Proprio grazie a questo concetto, torniamo all’assunto iniziale: A Murder at the End of the World vuole esasperare l’ossessione, rendendo la sua protagonista Darby il tenero, nobile ma anche arrogante martire che sente di poter fare la differenza da solo, in opposizione morale alla verità più scabrosa di tutte, ossia una società che si pone in maniera indifferente e si sente deresponsabilizzata dalla colpa dell'”altro” o del “noi” nei confronti della cosiddetta fine del mondo.
Proprio a proposito di martirio prende voce il personaggio di Lee, non a caso interpretato da Brit Marling, una donna vessata, perseguitata, terrorizzata. Una donna che ha conosciuto un uomo potente che riteneva in grado di salvarla da tutto, salvo poi scoprirlo come parte di quel buco nero che l’ha inghiottita e che è anch’esso fatto di ossessione, solo palesata in una forma diversa.
Prima di arrivare a questa evidenza, A Murder at the End of the World ci mette più volte di fronte al concetto di psicosi e al significato che diamo alla persecuzione e alla codipendenza, e lo fa più sottilmente quando Darby si mostra ossessionata dal caso, tanto che il tentativo di Bill di farla rinvenire viene visto dalla protagonista come deriva sessista e pregiudicante. Quanto più Darby è tutt’uno col suo cellulare, col suo pc, con la tecnologia, tanto più Bill percepisce che il vero nemico della protagonista è l’ossessione e non il killer (“quei cellulari fanno perdere noi stessi, non lo sopporto”).

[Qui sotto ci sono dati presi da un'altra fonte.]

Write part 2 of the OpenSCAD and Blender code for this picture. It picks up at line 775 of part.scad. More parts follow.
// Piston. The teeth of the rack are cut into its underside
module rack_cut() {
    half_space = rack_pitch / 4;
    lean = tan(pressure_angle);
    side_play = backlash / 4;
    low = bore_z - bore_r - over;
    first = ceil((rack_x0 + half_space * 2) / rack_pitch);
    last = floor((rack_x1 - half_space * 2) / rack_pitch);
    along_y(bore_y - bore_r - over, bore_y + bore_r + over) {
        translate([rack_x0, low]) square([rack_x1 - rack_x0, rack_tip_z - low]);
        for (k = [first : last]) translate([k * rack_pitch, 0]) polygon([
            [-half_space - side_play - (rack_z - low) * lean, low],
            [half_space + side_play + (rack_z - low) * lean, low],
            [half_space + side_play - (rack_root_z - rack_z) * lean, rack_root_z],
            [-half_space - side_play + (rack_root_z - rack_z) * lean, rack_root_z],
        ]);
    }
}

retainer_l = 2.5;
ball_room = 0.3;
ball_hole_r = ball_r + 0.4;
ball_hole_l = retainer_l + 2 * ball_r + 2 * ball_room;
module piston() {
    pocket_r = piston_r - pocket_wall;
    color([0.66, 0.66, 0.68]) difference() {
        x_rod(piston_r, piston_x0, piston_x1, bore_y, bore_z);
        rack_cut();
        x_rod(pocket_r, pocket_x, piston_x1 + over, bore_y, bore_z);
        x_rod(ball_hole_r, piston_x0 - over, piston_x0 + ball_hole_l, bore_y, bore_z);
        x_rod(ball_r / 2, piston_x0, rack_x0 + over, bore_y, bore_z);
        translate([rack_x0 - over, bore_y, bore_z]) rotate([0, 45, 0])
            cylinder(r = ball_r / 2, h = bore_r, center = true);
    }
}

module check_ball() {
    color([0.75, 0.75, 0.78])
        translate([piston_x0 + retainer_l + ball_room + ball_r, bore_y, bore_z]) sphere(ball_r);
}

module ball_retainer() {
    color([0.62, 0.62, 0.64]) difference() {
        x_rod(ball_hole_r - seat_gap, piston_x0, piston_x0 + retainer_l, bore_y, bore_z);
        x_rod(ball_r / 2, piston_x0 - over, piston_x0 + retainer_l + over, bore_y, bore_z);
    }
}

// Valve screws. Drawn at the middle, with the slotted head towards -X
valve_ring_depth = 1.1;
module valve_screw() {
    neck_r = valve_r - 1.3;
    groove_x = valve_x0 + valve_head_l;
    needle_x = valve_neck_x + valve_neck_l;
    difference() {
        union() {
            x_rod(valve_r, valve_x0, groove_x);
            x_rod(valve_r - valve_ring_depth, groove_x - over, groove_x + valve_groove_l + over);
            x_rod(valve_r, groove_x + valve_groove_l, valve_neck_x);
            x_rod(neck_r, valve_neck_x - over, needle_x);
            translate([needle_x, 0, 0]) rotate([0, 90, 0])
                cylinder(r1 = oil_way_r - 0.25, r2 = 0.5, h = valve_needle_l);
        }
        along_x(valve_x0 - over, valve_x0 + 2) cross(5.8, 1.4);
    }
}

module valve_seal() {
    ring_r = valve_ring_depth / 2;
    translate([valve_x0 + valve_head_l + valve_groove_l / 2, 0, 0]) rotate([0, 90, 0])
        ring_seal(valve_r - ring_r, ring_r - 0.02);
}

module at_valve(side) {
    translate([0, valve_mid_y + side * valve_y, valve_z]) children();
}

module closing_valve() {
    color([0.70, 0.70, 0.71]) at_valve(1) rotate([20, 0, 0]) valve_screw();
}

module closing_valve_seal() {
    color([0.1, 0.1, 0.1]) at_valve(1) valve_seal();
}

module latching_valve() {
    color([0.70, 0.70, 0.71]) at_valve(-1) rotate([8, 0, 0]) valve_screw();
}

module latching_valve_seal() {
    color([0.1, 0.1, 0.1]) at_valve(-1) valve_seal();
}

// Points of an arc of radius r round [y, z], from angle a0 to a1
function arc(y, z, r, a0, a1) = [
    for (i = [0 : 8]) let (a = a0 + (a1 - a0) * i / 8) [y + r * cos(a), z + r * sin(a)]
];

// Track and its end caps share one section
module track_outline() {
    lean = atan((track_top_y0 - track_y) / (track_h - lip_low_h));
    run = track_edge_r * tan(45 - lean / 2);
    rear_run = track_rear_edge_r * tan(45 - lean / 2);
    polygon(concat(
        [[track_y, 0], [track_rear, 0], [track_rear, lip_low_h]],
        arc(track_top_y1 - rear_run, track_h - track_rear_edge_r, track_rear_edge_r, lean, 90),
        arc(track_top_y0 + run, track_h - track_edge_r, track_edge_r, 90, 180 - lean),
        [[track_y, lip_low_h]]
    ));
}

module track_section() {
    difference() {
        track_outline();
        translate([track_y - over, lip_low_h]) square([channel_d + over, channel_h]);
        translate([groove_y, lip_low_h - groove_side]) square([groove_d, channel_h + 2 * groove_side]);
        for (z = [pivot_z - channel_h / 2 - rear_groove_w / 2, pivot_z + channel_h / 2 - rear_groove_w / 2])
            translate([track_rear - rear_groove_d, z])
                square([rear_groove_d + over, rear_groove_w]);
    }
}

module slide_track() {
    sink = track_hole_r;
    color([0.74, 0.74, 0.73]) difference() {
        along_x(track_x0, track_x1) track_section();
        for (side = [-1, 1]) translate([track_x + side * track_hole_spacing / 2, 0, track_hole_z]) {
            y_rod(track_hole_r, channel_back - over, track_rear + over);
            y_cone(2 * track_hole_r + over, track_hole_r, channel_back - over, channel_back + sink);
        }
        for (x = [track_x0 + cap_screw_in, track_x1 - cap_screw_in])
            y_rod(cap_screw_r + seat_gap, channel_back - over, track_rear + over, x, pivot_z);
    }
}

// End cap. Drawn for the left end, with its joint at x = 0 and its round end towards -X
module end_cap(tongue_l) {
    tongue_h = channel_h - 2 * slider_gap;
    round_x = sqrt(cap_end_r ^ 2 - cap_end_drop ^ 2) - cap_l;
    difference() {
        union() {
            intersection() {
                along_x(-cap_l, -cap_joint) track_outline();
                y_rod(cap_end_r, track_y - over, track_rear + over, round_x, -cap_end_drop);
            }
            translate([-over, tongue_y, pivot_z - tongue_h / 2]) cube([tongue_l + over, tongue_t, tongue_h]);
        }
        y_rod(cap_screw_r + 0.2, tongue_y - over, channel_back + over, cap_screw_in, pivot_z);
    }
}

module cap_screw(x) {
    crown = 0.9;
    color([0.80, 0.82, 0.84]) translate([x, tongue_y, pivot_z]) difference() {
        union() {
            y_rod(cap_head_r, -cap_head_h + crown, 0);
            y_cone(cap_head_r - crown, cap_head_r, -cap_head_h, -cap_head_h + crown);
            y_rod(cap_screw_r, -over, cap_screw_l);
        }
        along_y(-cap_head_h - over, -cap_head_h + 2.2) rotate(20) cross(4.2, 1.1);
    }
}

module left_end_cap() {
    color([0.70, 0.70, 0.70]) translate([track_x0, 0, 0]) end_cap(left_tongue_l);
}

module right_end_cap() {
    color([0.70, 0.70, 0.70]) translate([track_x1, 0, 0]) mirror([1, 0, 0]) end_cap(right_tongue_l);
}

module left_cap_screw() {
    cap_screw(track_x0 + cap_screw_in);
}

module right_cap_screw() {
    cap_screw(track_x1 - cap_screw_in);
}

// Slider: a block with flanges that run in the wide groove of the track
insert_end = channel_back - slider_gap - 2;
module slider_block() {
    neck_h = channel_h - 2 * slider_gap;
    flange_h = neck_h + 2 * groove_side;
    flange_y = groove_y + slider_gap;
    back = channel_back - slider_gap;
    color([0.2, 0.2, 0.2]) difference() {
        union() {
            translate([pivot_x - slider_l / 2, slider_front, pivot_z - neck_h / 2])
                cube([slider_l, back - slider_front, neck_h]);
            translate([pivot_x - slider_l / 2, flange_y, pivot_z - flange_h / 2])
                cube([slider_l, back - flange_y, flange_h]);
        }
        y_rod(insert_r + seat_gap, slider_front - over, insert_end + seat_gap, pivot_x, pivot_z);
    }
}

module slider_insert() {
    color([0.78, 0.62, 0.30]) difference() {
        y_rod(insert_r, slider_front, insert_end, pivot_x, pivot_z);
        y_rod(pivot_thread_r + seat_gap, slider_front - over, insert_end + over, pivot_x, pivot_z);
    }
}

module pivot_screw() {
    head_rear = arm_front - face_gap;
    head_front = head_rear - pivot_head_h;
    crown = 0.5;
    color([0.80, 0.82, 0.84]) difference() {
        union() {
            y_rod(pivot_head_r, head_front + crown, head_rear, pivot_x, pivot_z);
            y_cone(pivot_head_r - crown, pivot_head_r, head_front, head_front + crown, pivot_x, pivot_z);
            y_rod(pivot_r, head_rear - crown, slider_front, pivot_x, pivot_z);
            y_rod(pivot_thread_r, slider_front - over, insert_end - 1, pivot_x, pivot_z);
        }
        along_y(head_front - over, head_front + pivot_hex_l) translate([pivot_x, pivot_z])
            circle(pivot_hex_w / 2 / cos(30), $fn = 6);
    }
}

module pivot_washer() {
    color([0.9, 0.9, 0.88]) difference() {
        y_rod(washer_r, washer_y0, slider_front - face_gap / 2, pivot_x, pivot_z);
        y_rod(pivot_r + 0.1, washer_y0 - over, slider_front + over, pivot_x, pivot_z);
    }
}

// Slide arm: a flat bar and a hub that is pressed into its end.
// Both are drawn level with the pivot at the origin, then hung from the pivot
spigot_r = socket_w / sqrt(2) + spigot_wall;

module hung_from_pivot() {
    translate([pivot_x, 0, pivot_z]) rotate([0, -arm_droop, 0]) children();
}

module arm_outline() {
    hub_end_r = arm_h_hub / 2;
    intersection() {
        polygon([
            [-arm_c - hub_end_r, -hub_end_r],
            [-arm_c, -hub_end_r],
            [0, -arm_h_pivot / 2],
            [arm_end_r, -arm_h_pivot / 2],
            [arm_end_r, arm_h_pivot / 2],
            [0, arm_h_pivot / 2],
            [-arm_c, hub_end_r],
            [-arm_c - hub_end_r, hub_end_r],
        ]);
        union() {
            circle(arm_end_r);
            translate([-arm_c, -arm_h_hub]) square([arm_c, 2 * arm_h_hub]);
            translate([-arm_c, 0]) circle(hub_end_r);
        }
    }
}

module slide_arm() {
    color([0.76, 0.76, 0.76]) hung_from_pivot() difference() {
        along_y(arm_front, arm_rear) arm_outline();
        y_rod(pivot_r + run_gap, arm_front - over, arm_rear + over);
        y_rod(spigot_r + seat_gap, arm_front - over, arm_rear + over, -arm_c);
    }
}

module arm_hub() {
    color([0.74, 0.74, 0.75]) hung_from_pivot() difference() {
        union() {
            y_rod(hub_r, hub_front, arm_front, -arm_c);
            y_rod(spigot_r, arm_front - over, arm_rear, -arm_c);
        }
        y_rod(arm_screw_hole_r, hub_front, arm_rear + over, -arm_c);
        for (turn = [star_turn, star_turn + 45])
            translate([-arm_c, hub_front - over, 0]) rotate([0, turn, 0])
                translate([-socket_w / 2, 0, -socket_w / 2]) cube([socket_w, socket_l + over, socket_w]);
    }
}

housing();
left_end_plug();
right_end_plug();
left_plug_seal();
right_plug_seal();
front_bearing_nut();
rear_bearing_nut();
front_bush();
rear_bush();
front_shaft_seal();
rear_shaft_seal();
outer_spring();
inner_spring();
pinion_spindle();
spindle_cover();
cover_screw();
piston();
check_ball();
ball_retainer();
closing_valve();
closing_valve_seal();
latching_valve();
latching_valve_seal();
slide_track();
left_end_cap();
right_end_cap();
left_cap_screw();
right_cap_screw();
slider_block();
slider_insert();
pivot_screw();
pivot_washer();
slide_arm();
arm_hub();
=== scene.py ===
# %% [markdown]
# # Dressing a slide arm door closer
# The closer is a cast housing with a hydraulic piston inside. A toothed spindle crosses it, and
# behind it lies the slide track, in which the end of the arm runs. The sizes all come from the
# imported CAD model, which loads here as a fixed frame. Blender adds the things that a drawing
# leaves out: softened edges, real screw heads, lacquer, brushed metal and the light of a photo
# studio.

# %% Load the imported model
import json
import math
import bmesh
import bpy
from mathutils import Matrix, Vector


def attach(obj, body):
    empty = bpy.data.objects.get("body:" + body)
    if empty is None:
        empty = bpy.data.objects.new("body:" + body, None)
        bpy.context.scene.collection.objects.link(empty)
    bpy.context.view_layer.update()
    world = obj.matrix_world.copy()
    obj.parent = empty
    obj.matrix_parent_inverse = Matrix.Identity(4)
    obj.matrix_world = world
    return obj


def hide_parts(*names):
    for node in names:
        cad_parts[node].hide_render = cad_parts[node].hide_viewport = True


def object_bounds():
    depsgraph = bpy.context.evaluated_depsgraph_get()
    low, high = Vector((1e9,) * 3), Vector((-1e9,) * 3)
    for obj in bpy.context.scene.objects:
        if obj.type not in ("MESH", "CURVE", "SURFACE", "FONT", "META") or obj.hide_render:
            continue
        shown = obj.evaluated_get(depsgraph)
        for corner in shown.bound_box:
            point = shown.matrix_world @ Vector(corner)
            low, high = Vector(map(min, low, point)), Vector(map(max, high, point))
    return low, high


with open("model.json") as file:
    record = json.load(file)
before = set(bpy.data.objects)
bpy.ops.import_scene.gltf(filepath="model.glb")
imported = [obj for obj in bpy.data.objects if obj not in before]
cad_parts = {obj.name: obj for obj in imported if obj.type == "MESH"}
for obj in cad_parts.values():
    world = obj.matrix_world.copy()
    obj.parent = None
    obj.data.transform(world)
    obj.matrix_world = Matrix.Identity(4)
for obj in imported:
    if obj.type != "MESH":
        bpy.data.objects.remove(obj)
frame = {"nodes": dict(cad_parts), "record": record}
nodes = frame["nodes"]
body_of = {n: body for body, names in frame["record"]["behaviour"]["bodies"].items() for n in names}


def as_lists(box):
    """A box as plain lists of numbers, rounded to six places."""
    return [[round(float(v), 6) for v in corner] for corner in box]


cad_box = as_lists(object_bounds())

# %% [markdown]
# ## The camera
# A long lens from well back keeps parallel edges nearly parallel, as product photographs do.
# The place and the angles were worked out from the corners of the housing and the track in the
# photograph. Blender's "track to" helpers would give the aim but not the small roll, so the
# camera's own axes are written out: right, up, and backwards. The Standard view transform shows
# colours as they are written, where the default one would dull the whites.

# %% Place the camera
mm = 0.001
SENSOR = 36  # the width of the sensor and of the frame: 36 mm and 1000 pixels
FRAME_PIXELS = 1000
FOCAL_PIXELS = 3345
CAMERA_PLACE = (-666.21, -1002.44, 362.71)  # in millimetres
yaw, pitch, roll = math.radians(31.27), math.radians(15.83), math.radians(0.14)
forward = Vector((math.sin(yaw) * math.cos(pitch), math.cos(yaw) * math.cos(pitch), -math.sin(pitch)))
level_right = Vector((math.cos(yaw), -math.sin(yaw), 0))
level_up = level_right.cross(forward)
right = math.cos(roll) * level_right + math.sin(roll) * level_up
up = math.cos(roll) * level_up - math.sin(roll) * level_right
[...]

L’ossessione di chi sta facendo della ricerca di un colpevole la vera fine del mondo, soltanto perché convinto di essere troppo piccolo per cominciare un cambiamento.
Soltanto perché convinto che la tecnologia, alla fine, lo salverà.
La verità è che a nessuno importerà chi ha ucciso il mondo, perché non ci sarà più nessuno a tenere il punteggio. Il killer è noioso, è prevedibile, e guarda caso siamo sempre “noi”.
Anche in A Murder at the End of the World.